— START OF Exercise input —
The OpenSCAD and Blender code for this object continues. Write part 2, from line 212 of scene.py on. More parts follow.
— END OF Exercise input —
— START OF Exercise input —
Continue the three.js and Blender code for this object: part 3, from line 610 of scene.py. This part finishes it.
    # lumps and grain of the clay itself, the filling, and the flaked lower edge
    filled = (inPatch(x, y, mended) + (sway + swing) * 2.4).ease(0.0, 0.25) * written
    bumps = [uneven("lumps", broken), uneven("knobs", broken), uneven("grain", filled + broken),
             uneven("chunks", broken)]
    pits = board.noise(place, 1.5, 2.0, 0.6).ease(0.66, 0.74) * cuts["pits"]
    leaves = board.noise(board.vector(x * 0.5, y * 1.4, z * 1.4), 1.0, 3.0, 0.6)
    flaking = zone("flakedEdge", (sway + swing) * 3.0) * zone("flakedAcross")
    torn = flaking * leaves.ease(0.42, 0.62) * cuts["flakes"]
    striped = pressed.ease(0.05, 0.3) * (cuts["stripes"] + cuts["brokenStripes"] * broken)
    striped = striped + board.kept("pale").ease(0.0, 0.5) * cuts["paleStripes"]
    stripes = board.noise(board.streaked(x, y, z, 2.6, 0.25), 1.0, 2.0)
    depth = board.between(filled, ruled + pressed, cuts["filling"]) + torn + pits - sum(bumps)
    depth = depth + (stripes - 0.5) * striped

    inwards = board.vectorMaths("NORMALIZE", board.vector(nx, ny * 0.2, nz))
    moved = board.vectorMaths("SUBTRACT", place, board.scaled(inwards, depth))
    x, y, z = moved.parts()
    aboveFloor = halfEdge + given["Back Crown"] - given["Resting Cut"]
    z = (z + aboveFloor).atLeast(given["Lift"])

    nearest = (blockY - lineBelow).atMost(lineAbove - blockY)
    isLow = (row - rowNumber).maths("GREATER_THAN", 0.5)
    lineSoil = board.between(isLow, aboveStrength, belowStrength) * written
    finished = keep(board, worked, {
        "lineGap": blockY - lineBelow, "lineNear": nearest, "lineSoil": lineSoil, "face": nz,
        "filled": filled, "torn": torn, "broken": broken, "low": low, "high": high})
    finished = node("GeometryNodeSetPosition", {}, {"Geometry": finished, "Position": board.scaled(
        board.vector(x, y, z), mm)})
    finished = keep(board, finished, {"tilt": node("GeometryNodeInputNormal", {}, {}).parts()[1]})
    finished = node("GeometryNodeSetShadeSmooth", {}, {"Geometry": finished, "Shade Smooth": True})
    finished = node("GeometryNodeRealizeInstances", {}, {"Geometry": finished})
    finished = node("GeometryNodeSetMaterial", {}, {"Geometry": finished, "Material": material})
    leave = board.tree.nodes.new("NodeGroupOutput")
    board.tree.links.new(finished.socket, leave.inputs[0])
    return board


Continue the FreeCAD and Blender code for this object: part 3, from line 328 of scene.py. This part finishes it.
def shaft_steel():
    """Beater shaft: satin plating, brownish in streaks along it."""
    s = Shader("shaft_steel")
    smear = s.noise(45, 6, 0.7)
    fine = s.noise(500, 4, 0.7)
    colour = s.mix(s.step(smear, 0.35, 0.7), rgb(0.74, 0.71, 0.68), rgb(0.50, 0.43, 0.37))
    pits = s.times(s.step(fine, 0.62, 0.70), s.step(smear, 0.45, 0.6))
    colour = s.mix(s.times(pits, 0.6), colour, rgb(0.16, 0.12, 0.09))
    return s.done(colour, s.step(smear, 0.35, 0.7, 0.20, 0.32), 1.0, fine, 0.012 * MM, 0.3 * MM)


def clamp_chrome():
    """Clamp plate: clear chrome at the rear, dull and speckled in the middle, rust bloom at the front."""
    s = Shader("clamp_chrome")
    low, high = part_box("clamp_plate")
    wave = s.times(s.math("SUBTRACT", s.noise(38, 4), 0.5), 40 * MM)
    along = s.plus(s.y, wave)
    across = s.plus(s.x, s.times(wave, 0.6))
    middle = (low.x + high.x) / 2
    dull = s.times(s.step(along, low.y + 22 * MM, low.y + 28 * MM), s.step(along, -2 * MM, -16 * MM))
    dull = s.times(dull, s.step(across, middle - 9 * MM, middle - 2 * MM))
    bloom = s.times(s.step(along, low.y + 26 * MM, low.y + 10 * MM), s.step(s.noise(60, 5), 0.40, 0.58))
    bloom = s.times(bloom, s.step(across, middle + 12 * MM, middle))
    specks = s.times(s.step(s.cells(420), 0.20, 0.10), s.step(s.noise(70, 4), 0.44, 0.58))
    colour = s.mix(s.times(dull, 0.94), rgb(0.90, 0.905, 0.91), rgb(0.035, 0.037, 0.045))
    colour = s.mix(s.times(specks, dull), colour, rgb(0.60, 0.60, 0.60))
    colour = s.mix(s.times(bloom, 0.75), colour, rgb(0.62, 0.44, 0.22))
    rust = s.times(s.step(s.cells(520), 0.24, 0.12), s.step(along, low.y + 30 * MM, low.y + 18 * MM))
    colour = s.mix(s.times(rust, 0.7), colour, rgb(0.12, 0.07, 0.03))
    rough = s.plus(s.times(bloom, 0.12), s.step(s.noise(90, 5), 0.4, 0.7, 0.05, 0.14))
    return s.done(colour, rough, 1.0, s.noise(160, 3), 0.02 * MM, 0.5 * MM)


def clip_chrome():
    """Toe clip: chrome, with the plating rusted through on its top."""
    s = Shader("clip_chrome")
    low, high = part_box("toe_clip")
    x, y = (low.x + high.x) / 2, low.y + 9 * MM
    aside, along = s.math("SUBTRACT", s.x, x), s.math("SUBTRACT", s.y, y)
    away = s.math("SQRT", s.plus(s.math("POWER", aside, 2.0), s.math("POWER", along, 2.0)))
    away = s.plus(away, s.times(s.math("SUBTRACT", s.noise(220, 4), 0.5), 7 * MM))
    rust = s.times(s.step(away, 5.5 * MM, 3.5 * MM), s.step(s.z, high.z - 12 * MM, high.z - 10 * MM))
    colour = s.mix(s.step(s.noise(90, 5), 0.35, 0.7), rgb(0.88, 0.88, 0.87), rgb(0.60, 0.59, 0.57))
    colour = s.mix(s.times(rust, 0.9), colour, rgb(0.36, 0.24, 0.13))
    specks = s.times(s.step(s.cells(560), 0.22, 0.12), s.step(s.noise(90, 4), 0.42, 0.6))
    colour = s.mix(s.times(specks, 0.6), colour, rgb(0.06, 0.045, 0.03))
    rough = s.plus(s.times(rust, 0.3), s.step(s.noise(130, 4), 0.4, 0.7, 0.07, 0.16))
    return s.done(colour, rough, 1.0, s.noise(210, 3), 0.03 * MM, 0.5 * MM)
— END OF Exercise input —
● **Problem to work on**
Pull every line holding "parts" out of the records.

● **Task solution**
The OpenSCAD and Blender code for this object continues. Write part 2, from line 212 of scene.py on. More parts follow.
    x, y, z = moved.parts()
    finished = keep(board, finished, {"tilt": node("GeometryNodeInputNormal", {}, {}).parts()[1]})